What S&P signals to lenders and creditors is that it is ok to keep lending big time to the PH (around P 0.5 trillion a year) because in place are new taxes and tax hikes to make sure that lenders will be fully paid tomorrow.

Meanwhile, a lot of ratings upgrade occurred in the previous admin. Duterte inherited the momentum.
  


Whether high or low interest rates for PH borrowings, can we just control and reduce public borrowings? Enough of huge interest payment alone.


The big decline in debt/GDP ratio, from 52% in 2010 to 42% in 2016, occurred in the previous admin. Duterte team just inherited the wisdom of control-thy-borrowings of the previous admin, now they spend and borrow big time because there are many new taxes and tax hikes in place.

S&P perhaps did not say that the previous admin set the healthier economy, average GDP growth of about 6.5% for six years, debt/GDP ratio declined by 10% in just six years. Now GDP growth is decelerating: 6.9% 2016, 6.7% 2017, 6.3% 2018. Inflation rate is highest in whole East Asia 2018 to present.

In ordinary household, social enterprises and private enterprises, people learn to save. Emergencies like a family member is terribly sick, heavy borrowing is justified, on top of selling and disposing some household assets and properties. When things normalize, people save and pay back their loans, and things move on.

In government, it's different. With or without emergencies, just borrow-borrow-borrow, no exception. And people clap and applaud government for its 'fiscal prudence.' Lousy.
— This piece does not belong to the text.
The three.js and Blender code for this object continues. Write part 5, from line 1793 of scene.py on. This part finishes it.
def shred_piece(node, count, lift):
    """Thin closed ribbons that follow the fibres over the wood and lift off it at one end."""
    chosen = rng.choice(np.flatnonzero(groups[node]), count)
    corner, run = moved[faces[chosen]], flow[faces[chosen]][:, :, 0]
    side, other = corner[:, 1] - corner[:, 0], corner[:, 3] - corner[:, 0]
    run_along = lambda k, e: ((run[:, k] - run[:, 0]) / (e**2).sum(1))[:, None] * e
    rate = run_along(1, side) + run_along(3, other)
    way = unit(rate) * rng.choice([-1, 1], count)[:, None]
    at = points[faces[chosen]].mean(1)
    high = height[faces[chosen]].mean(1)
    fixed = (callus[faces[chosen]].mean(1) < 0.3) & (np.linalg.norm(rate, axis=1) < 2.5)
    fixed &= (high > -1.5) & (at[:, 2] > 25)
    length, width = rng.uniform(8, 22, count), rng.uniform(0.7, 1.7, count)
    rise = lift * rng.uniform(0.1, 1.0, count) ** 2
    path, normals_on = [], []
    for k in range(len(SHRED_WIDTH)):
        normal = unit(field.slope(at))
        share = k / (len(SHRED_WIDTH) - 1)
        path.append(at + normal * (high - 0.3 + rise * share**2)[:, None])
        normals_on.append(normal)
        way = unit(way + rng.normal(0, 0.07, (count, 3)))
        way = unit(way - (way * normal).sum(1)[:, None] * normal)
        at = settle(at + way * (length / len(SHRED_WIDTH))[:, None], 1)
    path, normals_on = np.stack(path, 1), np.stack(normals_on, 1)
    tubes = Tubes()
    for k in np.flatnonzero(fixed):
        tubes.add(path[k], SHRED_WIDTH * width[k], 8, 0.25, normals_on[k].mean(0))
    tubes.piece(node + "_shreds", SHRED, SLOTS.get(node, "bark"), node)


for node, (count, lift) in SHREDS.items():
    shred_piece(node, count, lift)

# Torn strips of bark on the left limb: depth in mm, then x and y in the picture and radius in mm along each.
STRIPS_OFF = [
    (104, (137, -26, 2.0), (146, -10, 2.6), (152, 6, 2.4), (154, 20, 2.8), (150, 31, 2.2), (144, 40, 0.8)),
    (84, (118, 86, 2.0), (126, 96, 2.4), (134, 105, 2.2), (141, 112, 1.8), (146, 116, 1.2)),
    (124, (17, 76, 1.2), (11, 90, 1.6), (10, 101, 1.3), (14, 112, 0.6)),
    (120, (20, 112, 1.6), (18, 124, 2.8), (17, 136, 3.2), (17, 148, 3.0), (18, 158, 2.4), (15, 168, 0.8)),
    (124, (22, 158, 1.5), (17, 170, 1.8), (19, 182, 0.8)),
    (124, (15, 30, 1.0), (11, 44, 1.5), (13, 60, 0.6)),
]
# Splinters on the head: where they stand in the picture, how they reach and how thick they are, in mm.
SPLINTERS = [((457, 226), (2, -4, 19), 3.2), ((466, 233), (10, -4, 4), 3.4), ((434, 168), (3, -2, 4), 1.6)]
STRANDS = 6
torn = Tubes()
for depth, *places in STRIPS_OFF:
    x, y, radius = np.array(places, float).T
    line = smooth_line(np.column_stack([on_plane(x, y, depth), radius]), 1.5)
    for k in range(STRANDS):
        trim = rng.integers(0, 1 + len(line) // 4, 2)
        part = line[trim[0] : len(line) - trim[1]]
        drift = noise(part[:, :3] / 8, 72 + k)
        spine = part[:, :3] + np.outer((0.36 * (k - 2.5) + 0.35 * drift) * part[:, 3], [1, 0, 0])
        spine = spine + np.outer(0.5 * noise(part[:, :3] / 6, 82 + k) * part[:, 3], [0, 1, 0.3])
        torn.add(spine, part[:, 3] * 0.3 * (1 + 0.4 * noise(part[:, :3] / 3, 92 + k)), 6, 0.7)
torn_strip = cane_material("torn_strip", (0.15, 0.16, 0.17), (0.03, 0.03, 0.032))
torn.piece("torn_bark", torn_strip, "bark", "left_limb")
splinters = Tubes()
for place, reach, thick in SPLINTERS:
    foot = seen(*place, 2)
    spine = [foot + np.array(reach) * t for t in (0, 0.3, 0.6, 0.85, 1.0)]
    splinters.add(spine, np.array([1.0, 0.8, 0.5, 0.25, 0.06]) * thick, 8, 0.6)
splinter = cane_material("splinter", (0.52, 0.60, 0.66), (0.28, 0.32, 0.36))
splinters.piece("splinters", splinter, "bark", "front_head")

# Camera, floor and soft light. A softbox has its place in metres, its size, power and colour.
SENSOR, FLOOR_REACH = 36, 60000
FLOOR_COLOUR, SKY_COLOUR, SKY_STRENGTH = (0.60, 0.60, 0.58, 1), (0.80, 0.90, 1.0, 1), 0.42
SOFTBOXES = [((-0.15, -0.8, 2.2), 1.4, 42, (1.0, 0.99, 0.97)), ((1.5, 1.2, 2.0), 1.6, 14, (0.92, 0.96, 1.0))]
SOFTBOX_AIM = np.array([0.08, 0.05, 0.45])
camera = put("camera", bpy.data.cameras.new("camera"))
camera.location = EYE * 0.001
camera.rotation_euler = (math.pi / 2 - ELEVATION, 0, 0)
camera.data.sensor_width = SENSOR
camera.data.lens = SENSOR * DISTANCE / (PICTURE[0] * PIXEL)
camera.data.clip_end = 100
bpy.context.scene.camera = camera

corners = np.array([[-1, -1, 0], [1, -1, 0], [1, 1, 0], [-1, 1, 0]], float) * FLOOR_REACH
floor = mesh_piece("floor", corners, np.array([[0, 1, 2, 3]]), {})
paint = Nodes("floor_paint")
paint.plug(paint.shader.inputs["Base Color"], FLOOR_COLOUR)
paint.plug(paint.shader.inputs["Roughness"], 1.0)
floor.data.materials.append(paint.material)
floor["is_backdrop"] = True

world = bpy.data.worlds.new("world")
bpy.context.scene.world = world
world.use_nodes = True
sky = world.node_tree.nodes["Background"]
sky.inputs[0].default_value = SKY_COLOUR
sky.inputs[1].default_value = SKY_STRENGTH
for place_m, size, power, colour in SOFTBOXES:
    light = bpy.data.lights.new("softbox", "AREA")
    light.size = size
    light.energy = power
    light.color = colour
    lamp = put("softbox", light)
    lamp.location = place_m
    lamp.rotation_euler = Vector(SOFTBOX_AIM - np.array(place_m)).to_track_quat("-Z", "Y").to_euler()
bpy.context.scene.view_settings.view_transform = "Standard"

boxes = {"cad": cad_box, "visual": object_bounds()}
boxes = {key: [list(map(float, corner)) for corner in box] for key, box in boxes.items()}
Meanwhile, should the upgrade be rescinded?

I say Yes. I don't think Dutertenomics deserves that upgrade. See the moral hazards problem -- even with same old ratings, even with high interest rates, Dutertenomics will borrow around P500 B a year. With such upgrade, perhaps they will borrow P550 B, anyway interest rates are lower.

Credit grabbing goes to DOF. Because of Duterte daw, hahaha. Erap, Gloria periods, lots of negative outlook. Previous administration, series of upgrades. Dutertenomics simply inherited the momentum. The data are right in front of S&P and everyone else to see the trend -- decelerating GDP growth, highest inflation rate in E Asia 2018 to present, deteriorating current account, high domestic interest rates, etc.